A former trader at Visium Asset Management LP told an ex-colleague that one of his first stops after leaving the firm was the SEC. What he didn’t say was that he had turned on his former co-workers and was secretly recording their conversations for the FBI.
The trader, Jason Thorell, has spent almost three years helping the government with its investigation of Visium, an $8 billion investment firm now winding down after the U.S. brought charges against three executives, according to three people familiar with the matter. A judge has granted him immunity for his testimony, and he may even get a payout as a whistle-blower, according to an FBI affidavit.
Thorell didn’t return messages left on his cell phone or with his family. His identity is masked in court papers including the FBI affidavit, all of which refer to him only as “CW-1.” But the three people familiar with the case said the trader is Thorell. His identity has not been previously revealed.
In many ways, Thorell, now 38, fits the mold of a whistle-blower -- many of whom are disgruntled former workers eager for reward and perhaps vindication because of the alleged misdeeds of an ex-employer. He is part of a wave of informants who have come forward to participate in the Securities and Exchange Commission’s beefed-up whistle-blower program, which has awarded $85 million to 32 individuals.
Thorell’s approach to the government triggered an investigation into how Visium valued holdings in its credit portfolio, a probe that expanded into charges that executives were trading on inside tips about pending regulatory decisions about certain drugs. He is one of at least four people cooperating with a continuing U.S. investigation.
Thorell, who was a junior trader before he left Visium, was an active participant in an alleged scheme to inflate the value of securities carried on the firm’s trading book, according to court filings. A broker who supplied Visium with price quotes for the securities, David “Scott” Vandersnow, is also aiding the government after providing evidence, according to the people, who asked not to be identified speaking about confidential details of the investigation. Vandersnow is identified in court papers only as “Broker-1.”
Vandersnow said he was “not involved in it” when contacted on his phone, and then didn’t return other messages.

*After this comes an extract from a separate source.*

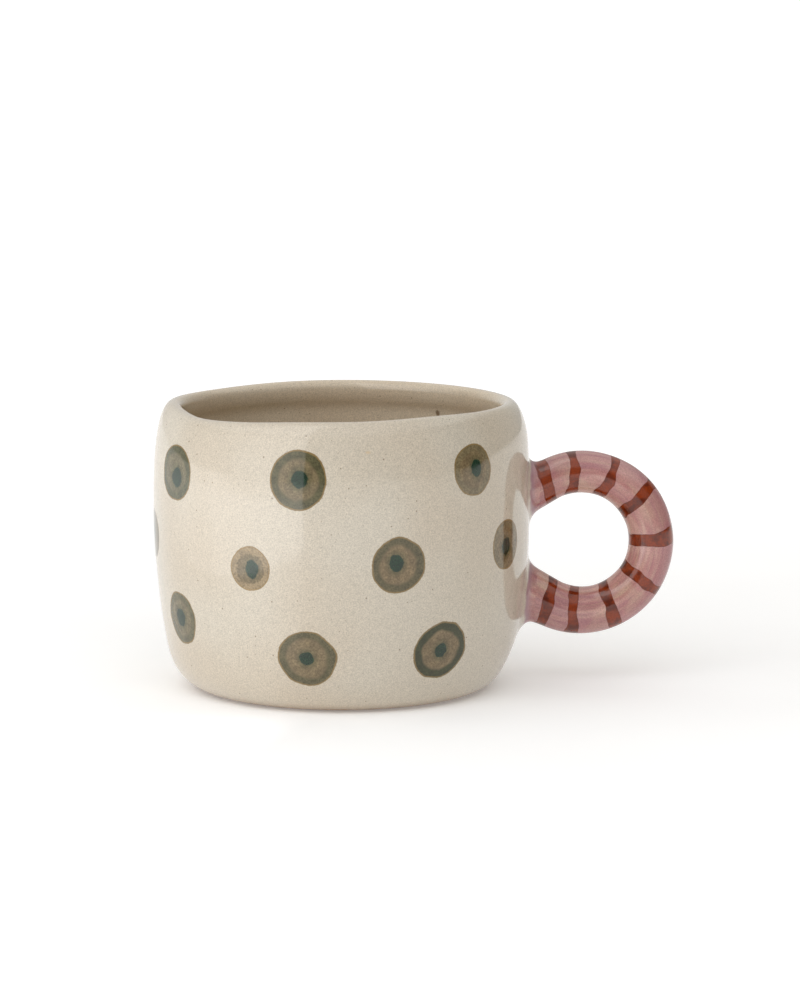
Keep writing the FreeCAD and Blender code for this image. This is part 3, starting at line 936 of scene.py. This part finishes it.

A portfolio manager, Christopher Plaford, who ran credit investments, is cooperating after pleading guilty to mis-marking bonds using sham quotes from brokers, and trading on inside tips, according to prosecutors and court records. Prosecutors have charged an assistant portfolio manager, Stefan Lumiere, whose sister was married to firm founder Jacob Gottlieb, with mis-pricing assets. He has denied wrongdoing.
U.S. prosecutors on June 15 charged Sanjay Valvani, a star money manager who ran part of Visium’s flagship health-care fund, with trading on secret tips from a former Food and Drug Administration official, going back as early as 2005. Valvani was found dead in his Brooklyn home days later in what authorities said was a suicide. The FDA official, Gordon Johnston, pleaded guilty to leaking information to Visium in exchange for payments of several hundred thousand dollars. He is cooperating with the government.